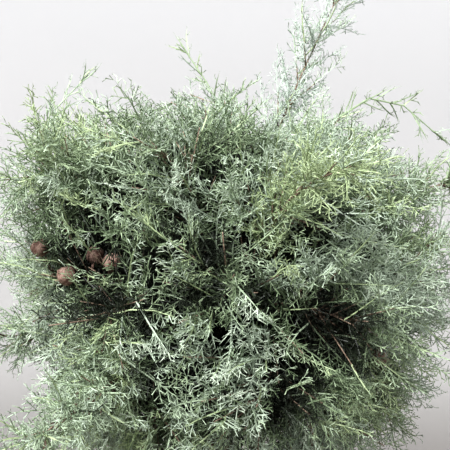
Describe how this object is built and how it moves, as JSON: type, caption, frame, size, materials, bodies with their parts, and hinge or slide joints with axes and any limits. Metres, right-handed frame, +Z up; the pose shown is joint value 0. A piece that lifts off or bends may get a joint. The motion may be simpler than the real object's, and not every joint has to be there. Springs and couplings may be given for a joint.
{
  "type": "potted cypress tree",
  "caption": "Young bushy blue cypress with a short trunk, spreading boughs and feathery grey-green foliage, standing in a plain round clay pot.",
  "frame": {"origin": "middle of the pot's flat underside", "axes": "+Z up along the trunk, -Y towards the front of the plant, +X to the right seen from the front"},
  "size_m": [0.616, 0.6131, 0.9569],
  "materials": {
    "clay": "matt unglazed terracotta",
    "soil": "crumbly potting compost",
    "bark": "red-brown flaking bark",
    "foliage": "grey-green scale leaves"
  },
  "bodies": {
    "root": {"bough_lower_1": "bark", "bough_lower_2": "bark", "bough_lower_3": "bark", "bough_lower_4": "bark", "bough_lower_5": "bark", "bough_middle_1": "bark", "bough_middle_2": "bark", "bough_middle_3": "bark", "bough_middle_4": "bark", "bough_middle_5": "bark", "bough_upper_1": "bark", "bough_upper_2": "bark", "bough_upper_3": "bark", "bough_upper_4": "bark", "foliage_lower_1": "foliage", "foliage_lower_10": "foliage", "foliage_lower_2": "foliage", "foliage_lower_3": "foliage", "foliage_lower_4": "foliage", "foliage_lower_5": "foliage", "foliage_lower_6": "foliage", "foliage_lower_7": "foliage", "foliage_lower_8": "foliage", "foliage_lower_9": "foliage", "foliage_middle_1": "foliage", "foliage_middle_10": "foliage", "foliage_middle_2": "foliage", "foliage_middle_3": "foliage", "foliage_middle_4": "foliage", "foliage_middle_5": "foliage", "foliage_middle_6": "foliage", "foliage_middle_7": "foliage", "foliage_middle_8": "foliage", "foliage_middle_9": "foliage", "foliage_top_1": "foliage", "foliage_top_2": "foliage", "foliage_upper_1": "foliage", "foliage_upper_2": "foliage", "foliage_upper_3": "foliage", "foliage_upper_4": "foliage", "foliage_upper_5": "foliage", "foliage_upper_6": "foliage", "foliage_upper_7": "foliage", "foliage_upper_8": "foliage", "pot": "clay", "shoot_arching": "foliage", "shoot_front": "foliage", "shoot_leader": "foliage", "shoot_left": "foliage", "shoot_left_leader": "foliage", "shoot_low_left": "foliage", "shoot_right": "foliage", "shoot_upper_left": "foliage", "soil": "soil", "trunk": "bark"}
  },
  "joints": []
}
====
Exercise task: Print the complete listing again, exactly as it stands.

Exercise response:
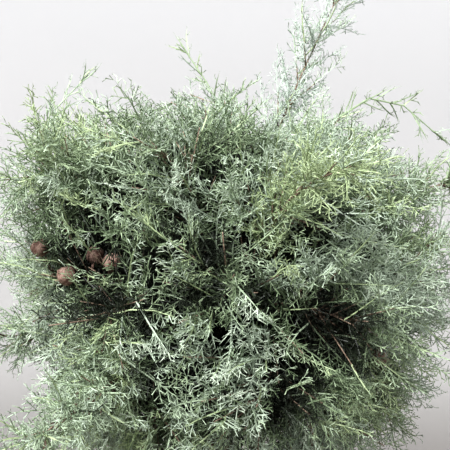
Describe how this object is built and how it moves, as JSON: type, caption, frame, size, materials, bodies with their parts, and hinge or slide joints with axes and any limits. Metres, right-handed frame, +Z up; the pose shown is joint value 0. A piece that lifts off or bends may get a joint. The motion may be simpler than the real object's, and not every joint has to be there. Springs and couplings may be given for a joint.
{
  "type": "potted cypress tree",
  "caption": "Young bushy blue cypress with a short trunk, spreading boughs and feathery grey-green foliage, standing in a plain round clay pot.",
  "frame": {"origin": "middle of the pot's flat underside", "axes": "+Z up along the trunk, -Y towards the front of the plant, +X to the right seen from the front"},
  "size_m": [0.616, 0.6131, 0.9569],
  "materials": {
    "clay": "matt unglazed terracotta",
    "soil": "crumbly potting compost",
    "bark": "red-brown flaking bark",
    "foliage": "grey-green scale leaves"
  },
  "bodies": {
    "root": {"bough_lower_1": "bark", "bough_lower_2": "bark", "bough_lower_3": "bark", "bough_lower_4": "bark", "bough_lower_5": "bark", "bough_middle_1": "bark", "bough_middle_2": "bark", "bough_middle_3": "bark", "bough_middle_4": "bark", "bough_middle_5": "bark", "bough_upper_1": "bark", "bough_upper_2": "bark", "bough_upper_3": "bark", "bough_upper_4": "bark", "foliage_lower_1": "foliage", "foliage_lower_10": "foliage", "foliage_lower_2": "foliage", "foliage_lower_3": "foliage", "foliage_lower_4": "foliage", "foliage_lower_5": "foliage", "foliage_lower_6": "foliage", "foliage_lower_7": "foliage", "foliage_lower_8": "foliage", "foliage_lower_9": "foliage", "foliage_middle_1": "foliage", "foliage_middle_10": "foliage", "foliage_middle_2": "foliage", "foliage_middle_3": "foliage", "foliage_middle_4": "foliage", "foliage_middle_5": "foliage", "foliage_middle_6": "foliage", "foliage_middle_7": "foliage", "foliage_middle_8": "foliage", "foliage_middle_9": "foliage", "foliage_top_1": "foliage", "foliage_top_2": "foliage", "foliage_upper_1": "foliage", "foliage_upper_2": "foliage", "foliage_upper_3": "foliage", "foliage_upper_4": "foliage", "foliage_upper_5": "foliage", "foliage_upper_6": "foliage", "foliage_upper_7": "foliage", "foliage_upper_8": "foliage", "pot": "clay", "shoot_arching": "foliage", "shoot_front": "foliage", "shoot_leader": "foliage", "shoot_left": "foliage", "shoot_left_leader": "foliage", "shoot_low_left": "foliage", "shoot_right": "foliage", "shoot_upper_left": "foliage", "soil": "soil", "trunk": "bark"}
  },
  "joints": []
}